As of August, 2004, pro-Russian South Ossetian separatists continue
to battle Georgian troops. A ceasefire deal reached on August 13 was
repeatedly violated. The current president of South Ossetia, Eduard
Kokoiti, has rejected overtures from Georgian president Mikhail Saakashvili
offering autonomy for South Ossetia within Georgia, instead demanding
full independence from Tblissi and union with the republic of North
Ossetia-Alania in Russia
Geography
South Ossetia covers an area of about 3,900km² on the southern
side of the Caucasus, separated by the mountains from the more populous
North Ossetia (part of Russia) and extending southwards almost to
the Mtkvari river in Georgia. It is extremely mountainous, with most
of the region lying over 1,000m (3,300ft) above sea level. Its economy
is primarily agricultural, although less than 10% of South Ossetia's
land area is cultivated, with cereals, fruit and vines the major produce.
Forestry and cattle industries are also maintained. A number of industrial
facilities also exist, particularly around the capital Tskhinvali.
Demographics
The Republic of South Ossetia is not a territorially contiguous
entity. It is, instead, something of a checkerboard of Georgian-inhabited
and Ossetian-inhabited towns and villages in an arc around the largely
Ossetian city of Tskhinvali. The capital and most of the other Ossetian-inhabited
communities are governed by the separatist government in Tskhinvali,
while the Georgian-inhabited villages are governed by the Georgian
government. This close proximity and the intermixing of the two communities
has made the conflict in South Ossetia particularly acute, as any
attempt to create an ethnically "pure" territory would necessarily
have to involve population transfer on a large scale.
Economy
Following a war with Georgia in the 1990s, South Ossetia has struggled
economically. Employment and supplies are scarce. Additionally, Georgia
cut off supplies of electricity to the region, which forced the South
Ossetian government to run an electric cable through North Ossetia.

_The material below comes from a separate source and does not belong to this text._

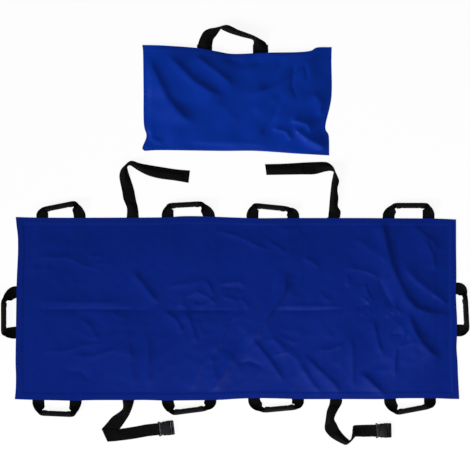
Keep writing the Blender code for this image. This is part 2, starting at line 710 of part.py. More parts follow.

The majority of the population survives on subsistence farming. In
addition to its economic problems, unclear political perspectives,
thousands of refugees, and an illegal drug and arms trade have made
the region unstable again in the last few years. Virtually the only
significant economic asset that South Ossetia possesses is control
of the Roki Tunnel that links Russia and Georgia, from which the South
Ossetian government reportedly obtains as much as a third of its budget
by the expedient of levying customs duties on freight traffic.